Geçen yıl bir kitap okumuştum; 'Mutluluk: Mavi Bölgeler' Dan Buettner. Kitap kısaca, on yıllardır yapılan mutluluk anketlerinde, kendilerini daima mutlu gören insanların yaşamlarına odaklanmıştı. Bu mutlu yerler Singapur, Danimarka, Meksika ve San Luis Obispo (ABD, Kaliforniya). Burada yaşayanların din, kültür ve ekonomisi birbirinden çok farklı. Ama ortak noktaları mutlu yaşam sürmeleri. Kitabı okurken bir konu beni şaşırmıştı. Bisiklet bu bölgelerdeki insanlarda önemli bir ulaşım aracı. Hatta San Louis Obispo'ya girişteki sınır yolu, arabanın geçeceği büyüklükte değil (Yazarın notu). Daha da dikkatimi çeken şey yaşam tarzlarıydı. Sade ve basit düzen hakim. Danimarka'daki evlerde eşya en az seviyede, bizdeki gibi her yer bir şeylerle doldurulmuş değil. Çok şey alma veya yenileme ihtiyacının altında sadece bir değil çok fazla neden olabilir. Mutluluğu doğru yerde aramasını bilmeyen insanlar, yanlış şeyleri deneyerek ömür tüketiyorlar gibi görünüyor.

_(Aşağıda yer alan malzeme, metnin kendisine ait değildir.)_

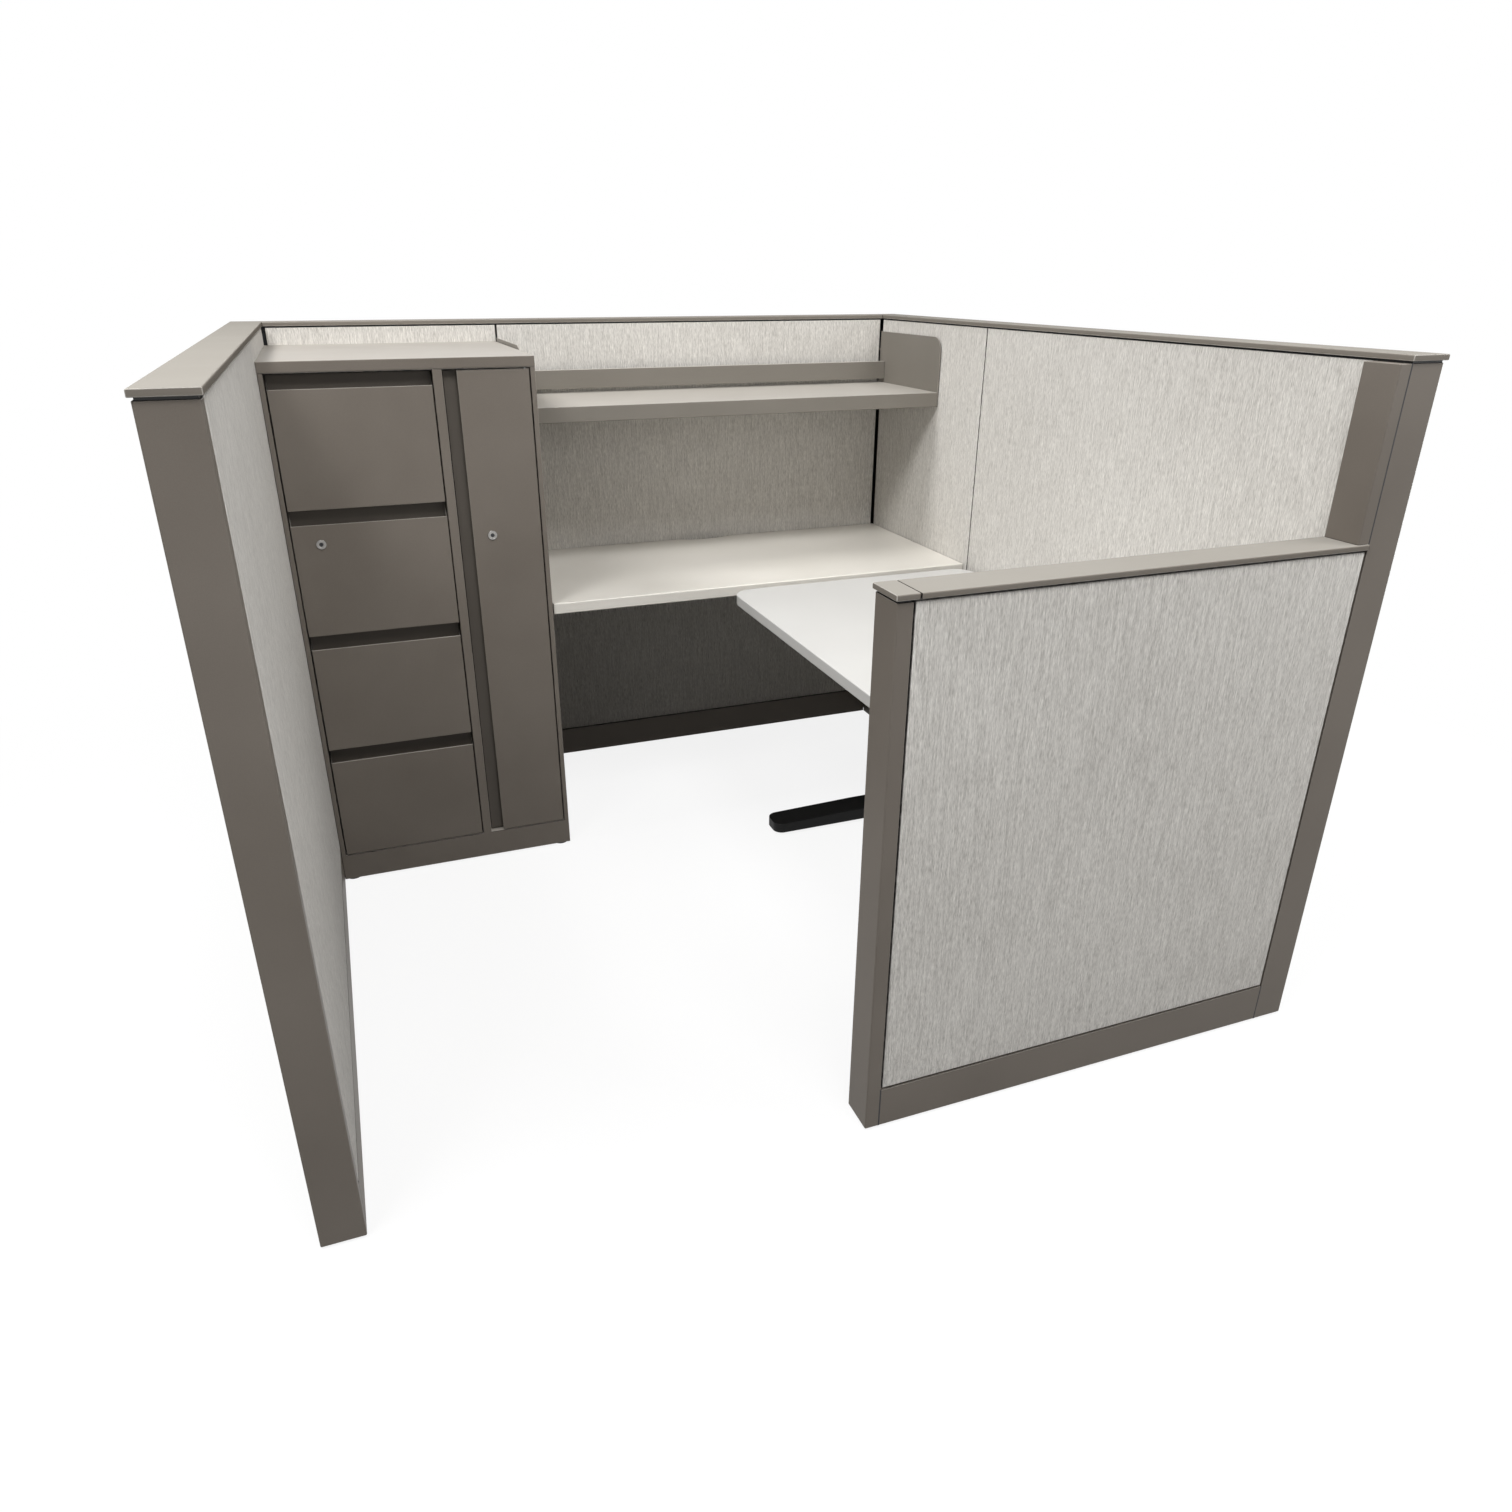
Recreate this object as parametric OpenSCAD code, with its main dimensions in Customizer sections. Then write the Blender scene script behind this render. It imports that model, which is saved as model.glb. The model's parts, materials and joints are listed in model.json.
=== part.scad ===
// Cubicle workstation. Three tall fabric walls and a low front panel stand round a fixed worksurface,
// an open shelf, a storage tower with four file drawers and a wardrobe, and a height-adjustable desk.
// Millimetres, +Z up, +Y towards the back wall. The origin is on the floor, under the middle.

/* [Walls] */
// Height of the tall walls over their caps
wall_h = 1360; // [1340:5:1600]
// Height of the low front panel over its cap
low_h = 1044; // [940:2:1150]
// Thickness of a wall over its fabric tiles
wall_t = 74; // [66:1:90]
// Width of the short panels, beside the tower
short_w = 610; // [600:2:680]
// Width of the long panels
long_w = 1220; // [1200:5:1400]
// Length of the low front panel over its end trim
low_w = 938; // [800:2:1000]
// Height of the base covers' top edge over the floor
base_h = 94; // [80:1:110]

/* [Wall parts] */
// Thickness of a fabric tile
tile_t = 15; // [10:0.5:18]
// Rounding of a tile's upright edges
tile_r = 3; // [1:0.5:4]
// Gap between two tiles at a panel seam
seam_gap = 5; // [4:0.5:8]
// Gap between a tile and the trim or cover beside it
edge_gap = 4; // [2.5:0.5:5]
// Gap between a tile and the wall that it meets in a corner
corner_gap = 9; // [7:0.5:12]
// Width of a frame's uprights along the wall
upright_w = 30; // [24:1:40]
// Height of a frame's top and bottom rails
rail_h = 32; // [24:1:40]
// Steel of the frames and corner posts
frame_wall = 2; // [1.5:0.25:3]
// Height of a top cap's lip
cap_h = 10; // [8:0.5:14]
// Overhang of a top cap past the tiles
cap_over = 3.5; // [2:0.5:6]
// Dark reveal between a cap and the tiles under it
reveal = 4; // [3:0.5:7]
// Thickness of the extruded cap's walls
cap_wall = 2.5; // [2:0.25:3]
// Length of the low cap's separate end piece
cap_end_w = 41; // [36:1:60]
// Gap between the low cap and its end piece
cap_end_gap = 1.2; // [0.5:0.1:2]
// Width of an end trim along the wall
trim_w = 28; // [22:1:34]
// Width of the change-of-height trim beside the tall corner
height_trim_w = 26; // [20:1:32]
// Rounding of the trims' upright edges
trim_r = 3; // [2:0.5:4]
// Gap over the trims, under the caps
trim_reveal = 4; // [3:0.5:6]
// Sheet of the trims and base covers
cover_t = 2; // [1.5:0.25:3]
// Rounding of the corner covers' outer corner
cover_r = 6; // [3:0.5:9]

/* [Slots] */
// Distance between slots up an upright
slot_pitch = 32; // [26:1:40]
// Width of a bracket slot
slot_w = 4.6; // [4.2:0.1:6]
// Height of a bracket slot
slot_h = 16; // [12:0.5:20]
// Depth of a bracket slot
slot_d = 8; // [7:0.5:10]
// Height of the lowest slot over the base covers
slot_from = 40; // [30:1:80]

/* [Worksurface] */
// Height of the worksurface's top
ws_top = 698; // [660:2:740]
// Depth of the worksurface from the back wall
ws_d = 594; // [500:2:640]
// Thickness of the worksurface
ws_t = 29; // [24:0.5:38]
// Rounding of the worksurface's front edge
ws_r = 3; // [1:0.5:6]
// Gap between the worksurface and the walls
ws_gap = 3; // [2:0.5:5]
// Width of the cable scallop in the back edge
scallop_w = 180; // [120:5:260]
// Depth of the cable scallop
scallop_d = 22; // [12:1:40]

/* [Brackets] */
// Sheet of the cantilever brackets
bracket_t = 3; // [2.5:0.25:3.5]
// Reach of a cantilever bracket from the wall
bracket_d = 470; // [380:5:480]
// Height of a cantilever bracket at the wall
bracket_h = 155; // [110:5:200]
// Height of a bracket's hooks
hook_h = 8; // [6:0.5:10]
// Height of a cantilever bracket's nose
bracket_nose = 24; // [16:1:40]
// Width of the flange that the worksurface lies on
bracket_flange = 32; // [22:1:45]

/* [Shelf] */
// Distance of the shelf's top under the walls' top
shelf_drop = 200; // [180:5:280]
// Depth of the shelf from the back wall
shelf_d = 381; // [320:5:430]
// Height of the shelf's front lip
shelf_lip = 40; // [28:1:48]
// Width of the folded edges under the shelf
shelf_fold = 20; // [12:1:26]
// Sheet of the shelf
shelf_sheet = 2; // [1.5:0.25:3]
// Height of the end panels over the shelf's top
shelf_end_h = 152; // [120:2:170]
// Rounding of an end panel's upper front corner
shelf_end_r = 38; // [20:1:60]
// Thickness of an end panel
shelf_end_t = 3; // [2.5:0.25:4]
// Height of the back-stop bar
stop_h = 52; // [36:1:60]
// Gap under the back-stop bar
stop_gap = 12; // [8:1:20]
// Distance of the back-stop's face from the back wall
stop_y = 39; // [30:1:60]
// Thickness of the back-stop bar
stop_t = 14; // [10:1:20]

/* [Storage tower] */
// Distance of the tower's top under the walls' top
tower_drop = 57; // [35:1:70]
// Depth of the tower
tower_d = 604; // [560:2:640]
// Gap between the tower and the walls
tower_gap = 0.5; // [0.3:0.1:1]
// Gap between the tower and the worksurface
tower_side_gap = 4.5; // [4:0.5:8]
// Thickness of the tower's top
tower_top_t = 24; // [18:1:30]
// Height of the plinth
plinth_h = 75; // [60:1:90]
// Sheet steel of the case
sheet = 2; // [1.5:0.25:2.5]
// Width of the case's front edges
edge_w = 12; // [11:0.5:16]
// Depth of the case's front edges
edge_d = 16; // [12:1:20]
// Width of the posts that carry the drawer slides
post_w = 24; // [16:1:30]
// Width of the post between drawers and door
mullion_w = 22; // [18:1:26]
// Width of the door's opening
door_open_w = 202; // [180:2:220]
// Gap round the drawer fronts and the door
front_gap = 2; // [1.5:0.25:2.5]

/* [Drawers] */
// Depth of a pressed drawer front
front_t = 24; // [22:1:28]
// Height of the recessed pull over each front
pull_h = 35; // [28:1:42]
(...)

Hayatımızda çok şeyin peşinde koştuğumuzu farkedersek, durup tekrar düşünmekte fayda var; nerede hata yapıyoruz diye.
 
maalesef aç gözlü olduğumuz için. hayat böyle geçer işte hep daha iyi araba için hep var olandan daha iyi bir ev daha yüksek mevki için didinir durur, nihayetinde ölür gidersin. bu kadar.
 
Bunun adına ne dersiniz bilmiyorum ama. Çocukluğumdan beri hep kendime ait bir bisikletim olsun istemişimdir. Belki de bu istek bir çok çocuğun hayalidir. Mahallemizde binilmesi güç, sağı solu ayakta zor duran bisikletleri kiralayarak büyüdüm diyebilirim. Şimdi ise elimde imkan varken en iyisine sahip olmaya çalışıyorum. Bunu kendime çok görmüyorum. Mutluysam gerisi teferruat benim için!